Free Speech (really) Isn’t Free


 Free Speech Isn’t Free by Roosh V
June 13th, 2016

Roosh V is an understandably polarising character but not really for the reasons often portrayed in the media. He gets a mixed response among the alternate right because he promotes sexual licentiousness while advocating traditional societies and sex roles. There is an obvious contradiction between the two which from what I’ve read and heard of him, he seems conscious of. While I don’t agree with the behaviour he both engages in and promotes, I support him because whatever he may be; he is not a leftist. I also get the impression that he is moving towards traditionalism and I pray that in time, he will come fully to Christianity.

I’ve read quite a few articles by Roosh but I haven’t bought any of his books because I’m generally not interested in the content. A lot of his articles need to be put through a filter but there is plenty of good that comes out the other end. After watching events unfold last year during his world tour, I got quite a lot of enjoyment from his antics, especially with my homeland. He successfully and hilariously trolled the media and political establishment with a few tweets. For that entertainment alone, I felt I owed it to him to buy this book.

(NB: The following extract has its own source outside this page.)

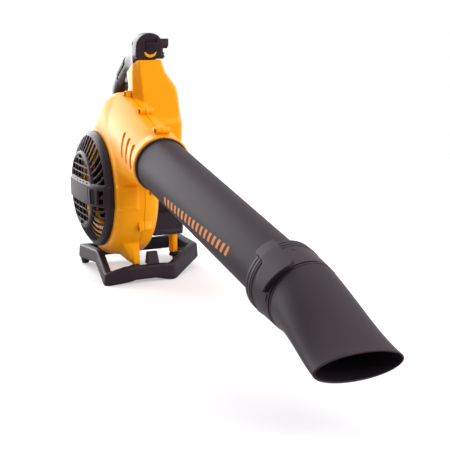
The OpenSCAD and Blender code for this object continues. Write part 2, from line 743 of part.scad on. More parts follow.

This is more of a story of experiences than a book discussing freedom itself and it is often very personal. Most of the chapters are named after the cities he visits during his tour with the climax being in the cities of Montreal and Toronto where he got the biggest reaction from the local authorities, media and their unpaid SJW mercenaries. He goes through events as they happened, describing his reactions to the obstacles he encounters, mistakes made and how he worked through them. The end of the book details the worldwide meetup which provoked the reaction in Australia I mentioned above. Then right at the back there is some additional information including a transcript of his media conference in DC which I have embedded below and his lecture ‘The State of Man’. He also provides an appendix for surviving an SJW attack and his essay on neomasculinity. This along with the experiences described in the book makes it an excellent companion to ‘SJWs Always Lie’ by Vox Day.

The biggest takeaway for me and something he has previously discussed here describing a resistance pyramid which begins with self-improvement. This is really where I am at the moment but it isn’t an ideal place for open resistance. The title of the book and my slightly modified blog title is not just a platitude but the truth. The truth is that you need to be financially, physically and mentally secure before you can fight back. The events detailed  in this book cost Roosh thousands of dollars and caused him a lot of stress. You need to be antifragile. That’s an argument for anonymity for many. I’m not anonymous and though I don’t openly post my details here, they are easy enough to find. It gave me pause though and I realised I need to be in a better position than I am now to resist attacks and especially if I want to fight back – which I do.

I haven’t gone into too much detail about the contents but it is well-written and engaging. I finished it in less than a week even with sparse time to read. If you’re not sure, he often deals with similar topics on his blog too. It is definitely worth reading whether you’re a fan or just a fellow traveller.